文書に署名・押印することの法的意義(5)− 文書の成立の真正
民事訴訟法第228条は文書の形式的証拠力について規定している。
前回の考察では、民事訴訟法第228条は、文書の意思表示主体を証拠化することに意義があると述べました。もっとも、この表現は、それより先に考察した文書に署名・押印することの慣習上の意義と連動させた表現ですので、法的意義に相応しいように言い直すと、文書が民事訴訟において証拠として使用できるか(形式的証拠力があるか)否かを判別する上で意義がある、となります。
文書の形式的証拠力とはなにか。
形式的証拠力とは、訴訟において証拠として使用できる価値のことを指します。ちなみに、実質的証拠力とは、訴訟で争われている事実の認定に役立つ価値を指します。そして、文書の形式的証拠力が認められるためには、文書がある特定人の一定の思想内容を表現したものである必要があります。
争いのある事実は証拠により判断する。
そもそも、民事訴訟において当事者間に争いのある事実は,証拠調べを行い判断するというしくみを確認しておかねばなりません。たとえば、売買契約を締結したか否かに争いがあるときは、契約書等の証拠調べを行い、売買契約締結の事実があるか否かを判断することになります。
売買契約書の形式的証拠力
売買契約の締結が係争事実だとすれば、通常、契約成立を主張する側が売買契約書を証拠として提出することになります。その際には、その契約書上に提出者が主張する売主と買主の思想内容(売ります買いますという意思)が表現されていないと、そもそも証拠として扱ってもらえないことになるのです。これが、当該売買契約書に形式的証拠力が認められるか否かの問題なのです。そして、この売買契約書が形式的証拠力を有するか否かは、売買契約成立を主張し売買契約書を証拠として提出した側が主張する売主と買主の思想内容が表現されているか否かで判断されるのです。
文書の成立の真正
ここで、民事訴訟法228条1項を確認して下さい。
第二百二十八条 文書は、その成立が真正であることを証明しなければならない。
この規定により「証明しなければならな」くなる者は、文書を証拠として提出する者です。この事は、先の売買契約成立を係争事実とする例で述べた通りです。そして、証明しなければならない内容は「文書の成立の真正」です。

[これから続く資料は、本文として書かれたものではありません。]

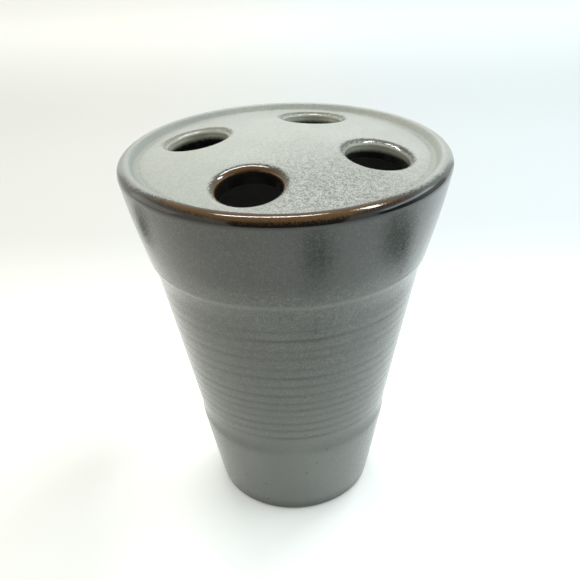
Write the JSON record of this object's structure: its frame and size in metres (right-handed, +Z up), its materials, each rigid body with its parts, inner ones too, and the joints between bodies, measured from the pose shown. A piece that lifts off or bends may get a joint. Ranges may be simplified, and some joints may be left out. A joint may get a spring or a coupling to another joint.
{
  "type": "toothbrush holder",
  "caption": "Tapered thrown stoneware toothbrush holder: a glazed cup closed by a domed top plate with round holes that hold brushes upright.",
  "frame": {"origin": "centre of the foot, on the surface that the holder stands on", "axes": "+Z up along the cup's axis; -Y towards the side that the picture shows"},
  "size_m": [0.09, 0.09, 0.1116],
  "materials": {
    "clay_body": "bare fired stoneware, matt buff-brown",
    "slip": "fired slip, matt",
    "liner": "near-black gloss glaze inside",
    "wall_coat": "satin grey-green iron glaze with fine light and dark specks",
    "bronze_break": "thin glaze broken to glossy bronze-brown over the edges",
    "top_coat": "satin grey-green iron glaze with fine crystals"
  },
  "bodies": {
    "root": {"thrown_cup": "clay_body", "top_plate": "clay_body", "slip_joint": "slip", "liner_glaze": "liner", "wall_glaze": "wall_coat", "rim_glaze": "bronze_break", "top_glaze": "top_coat", "hole_edge_glaze": "bronze_break"}
  },
  "joints": []
}
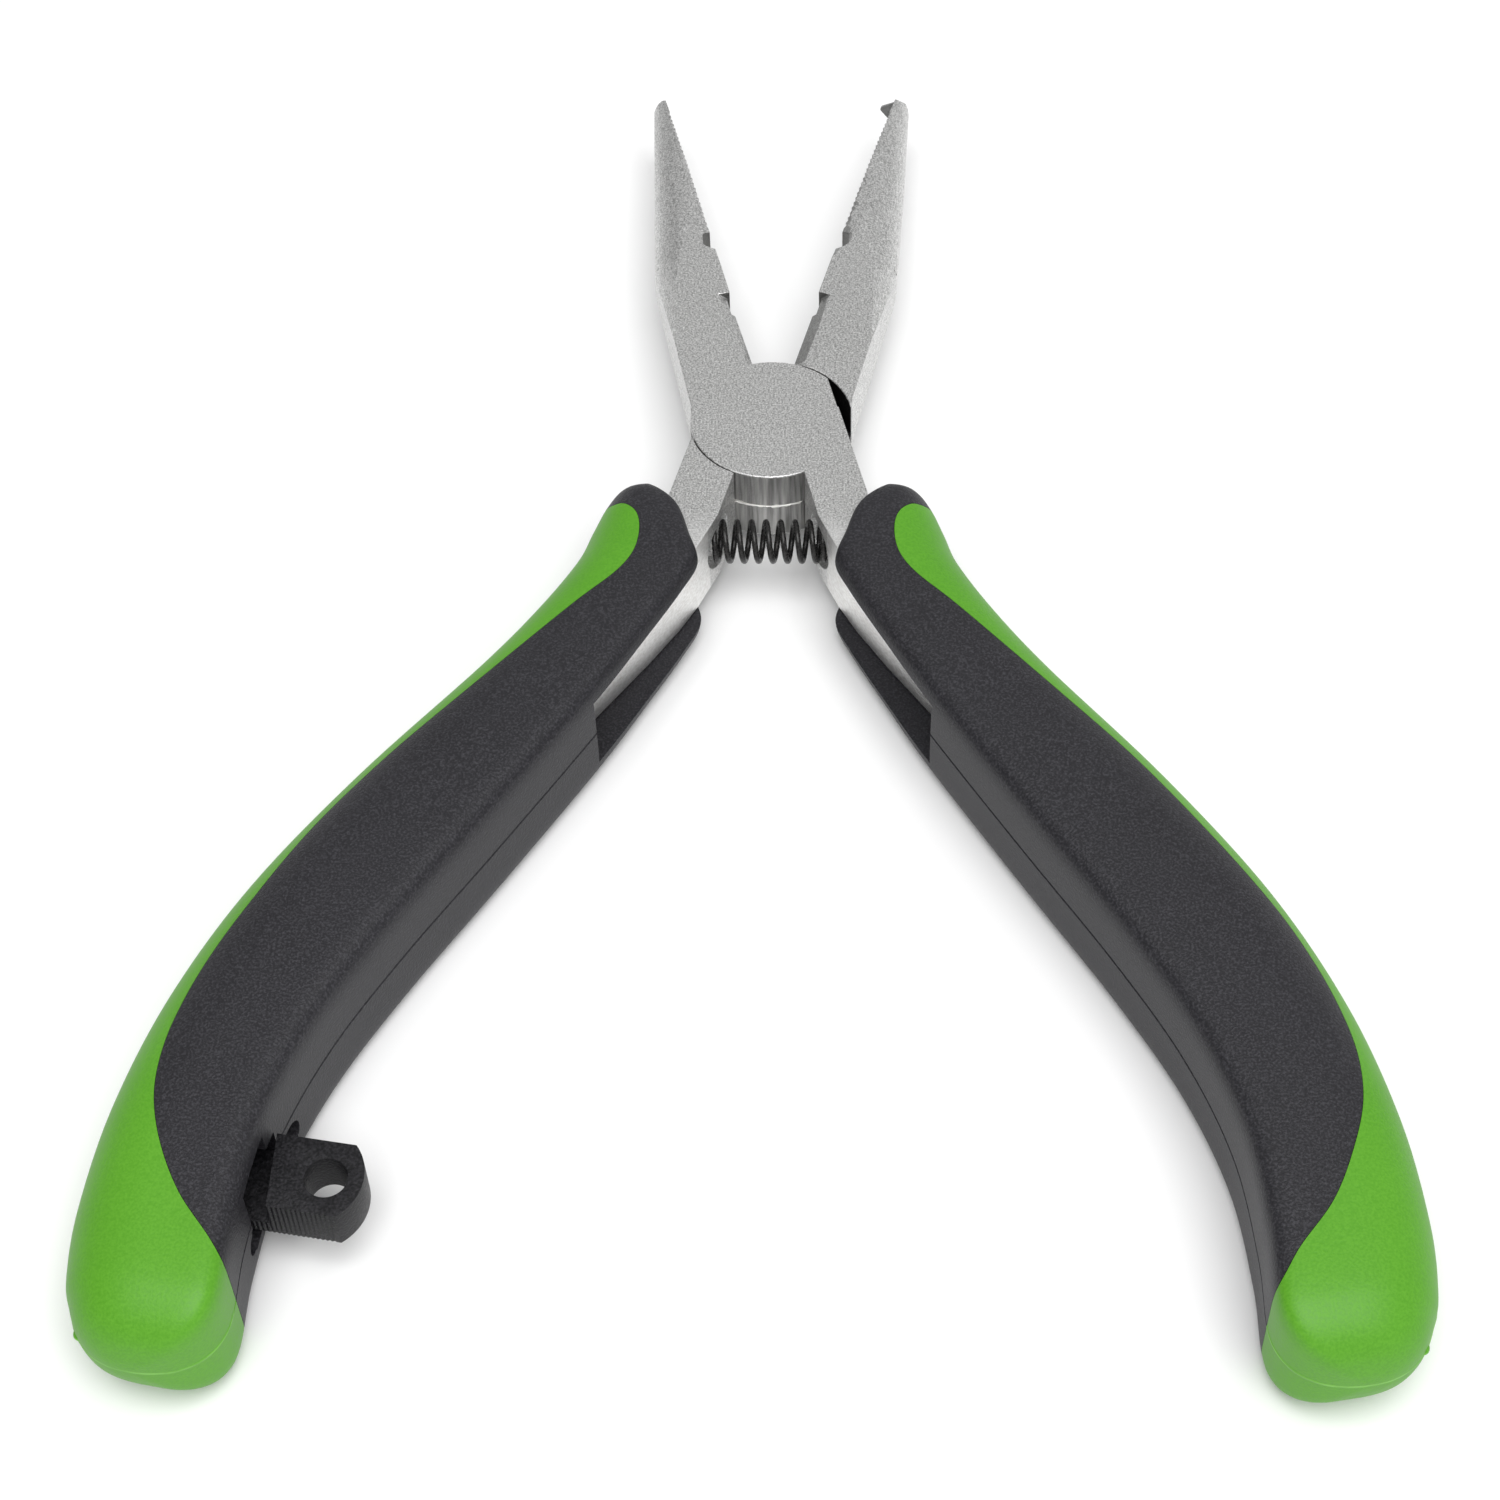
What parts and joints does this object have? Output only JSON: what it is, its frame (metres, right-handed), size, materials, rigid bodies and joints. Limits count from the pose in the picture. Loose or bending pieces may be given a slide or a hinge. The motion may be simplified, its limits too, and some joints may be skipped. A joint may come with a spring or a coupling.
{
  "type": "split-ring fishing pliers",
  "caption": "Small sprung needle-nose pliers with a split-ring tooth, a side cutter, two-colour handles and a lanyard eye.",
  "frame": {"origin": "under the middle of the open tool's box, on the surface it lies on", "axes": "+Y from the handles towards the jaw tips, +X to the right of the front face, +Z out of the front face"},
  "size_m": [0.0964, 0.1331, 0.012],
  "materials": {
    "blasted_steel": "bead-blasted satin nickel",
    "spring_steel": "black oxide wire",
    "charcoal_plastic": "fine moulded grain",
    "green_rubber": "smooth soft-touch rubber",
    "black_plastic": "coarse moulded grain"
  },
  "bodies": {
    "rear_half": {"rear_lever": "blasted_steel", "left_grip_shell": "charcoal_plastic", "left_grip_inlay": "green_rubber", "lanyard_lug": "black_plastic", "return_spring": "spring_steel"},
    "front_half": {"front_lever": "blasted_steel", "pivot_rivet": "blasted_steel", "right_grip_shell": "charcoal_plastic", "right_grip_inlay": "green_rubber"}
  },
  "joints": [
    {"name": "jaw_pivot", "type": "hinge", "parent": "rear_half", "child": "front_half", "pos_m": [0, 0.0221, 0.006], "axis": [0, 0, -1], "range_deg": [0, 28], "stiffness_Nm_per_rad": 0.32, "springref_deg": -4.58, "deforming": ["return_spring"]}
  ]
}
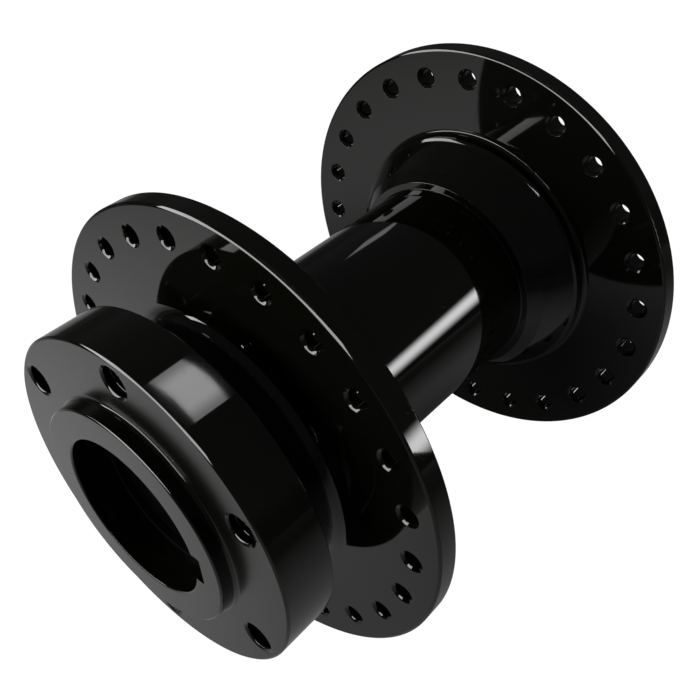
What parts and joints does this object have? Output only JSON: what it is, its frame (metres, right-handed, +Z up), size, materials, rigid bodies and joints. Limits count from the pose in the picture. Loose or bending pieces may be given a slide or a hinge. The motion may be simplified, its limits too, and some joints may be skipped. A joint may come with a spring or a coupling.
{
  "type": "tricycle rear hub",
  "caption": "Black disc-brake rear hub for a tricycle wheel, with spoke flanges, a bolted rotor seat and sealed bearings on a through bore for the axle.",
  "frame": {"origin": "on the hub's axis, midway between the middles of the two spoke flanges", "axes": "Y along the hub's axis with the rotor seat towards -Y, Z up, X level"},
  "size_m": [0.0712, 0.088, 0.0712],
  "materials": {
    "black_coated_alloy": "gloss black coating over machined aluminium",
    "bearing_steel": "ground, black oxide",
    "ball_steel": "polished",
    "cage_nylon": "moulded",
    "seal_rubber": "moulded",
    "clip_spring_steel": "dark phosphated",
    "sleeve_alloy": "turned"
  },
  "bodies": {
    "axle_side": {"bearing_inner_ring_rotor_side": "bearing_steel", "bearing_inner_ring_far_side": "bearing_steel", "spacer_sleeve": "sleeve_alloy"},
    "hub": {"hub_shell": "black_coated_alloy", "bearing_outer_ring_rotor_side": "bearing_steel", "bearing_outer_seal_rotor_side": "seal_rubber", "bearing_inner_seal_rotor_side": "seal_rubber", "retaining_clip_rotor_side": "clip_spring_steel", "bearing_outer_ring_far_side": "bearing_steel", "bearing_outer_seal_far_side": "seal_rubber", "bearing_inner_seal_far_side": "seal_rubber", "retaining_clip_far_side": "clip_spring_steel"},
    "cage_rotor_side": {"bearing_balls_rotor_side": "ball_steel", "bearing_cage_rotor_side": "cage_nylon"},
    "cage_far_side": {"bearing_balls_far_side": "ball_steel", "bearing_cage_far_side": "cage_nylon"}
  },
  "joints": [
    {"name": "hub_spin", "type": "hinge", "parent": "axle_side", "child": "hub", "pos_m": [0, 0, 0], "axis": [0, 1, 0], "continuous": true},
    {"name": "cage_rotor_side_spin", "type": "hinge", "parent": "axle_side", "child": "cage_rotor_side", "pos_m": [0, -0.03895, 0], "axis": [0, 1, 0], "continuous": true},
    {"name": "cage_far_side_spin", "type": "hinge", "parent": "axle_side", "child": "cage_far_side", "pos_m": [0, 0.0338, 0], "axis": [0, 1, 0], "continuous": true}
  ],
  "couplings": [
    {"joint": "cage_rotor_side_spin", "follows": "hub_spin", "ratio": 0.58819},
    {"joint": "cage_far_side_spin", "follows": "hub_spin", "ratio": 0.58819}
  ]
}
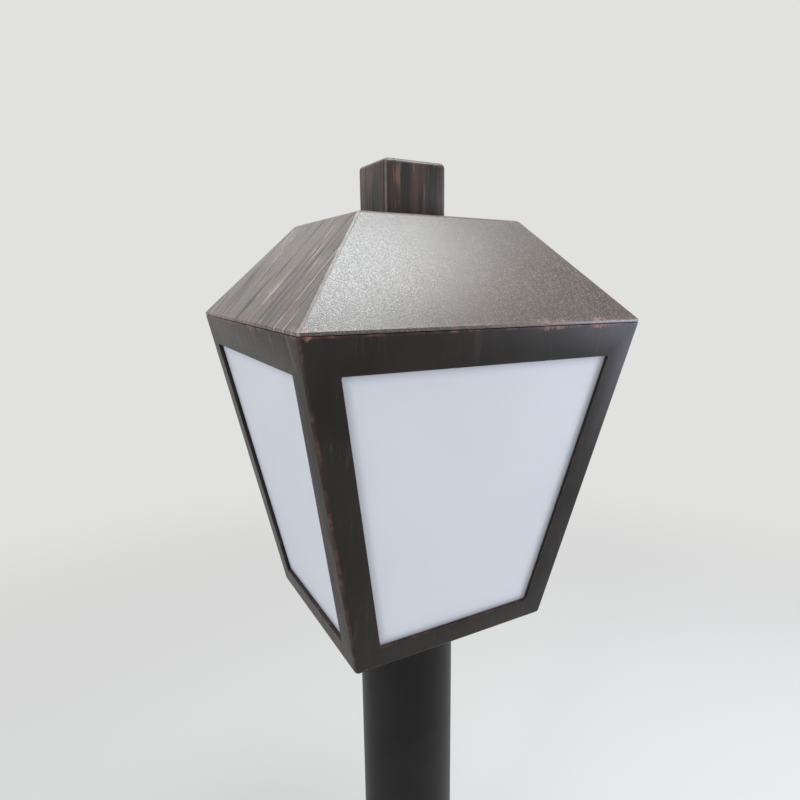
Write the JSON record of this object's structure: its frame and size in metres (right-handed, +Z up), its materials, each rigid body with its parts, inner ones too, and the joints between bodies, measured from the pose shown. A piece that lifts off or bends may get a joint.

ここでいう文書の成立の真正とは、文書を提出する側が主張する文書作成者の意思に基づいて当該文書が作成されていることを意味します。そして、文書の成立の真正を証明することは、その文書の形式的証拠力の前提(形式的証拠力が認められるためには、他に文書作成者の思想表明の有無が問われます)として非常に重要なもので、かつ容易ならざるものなのです。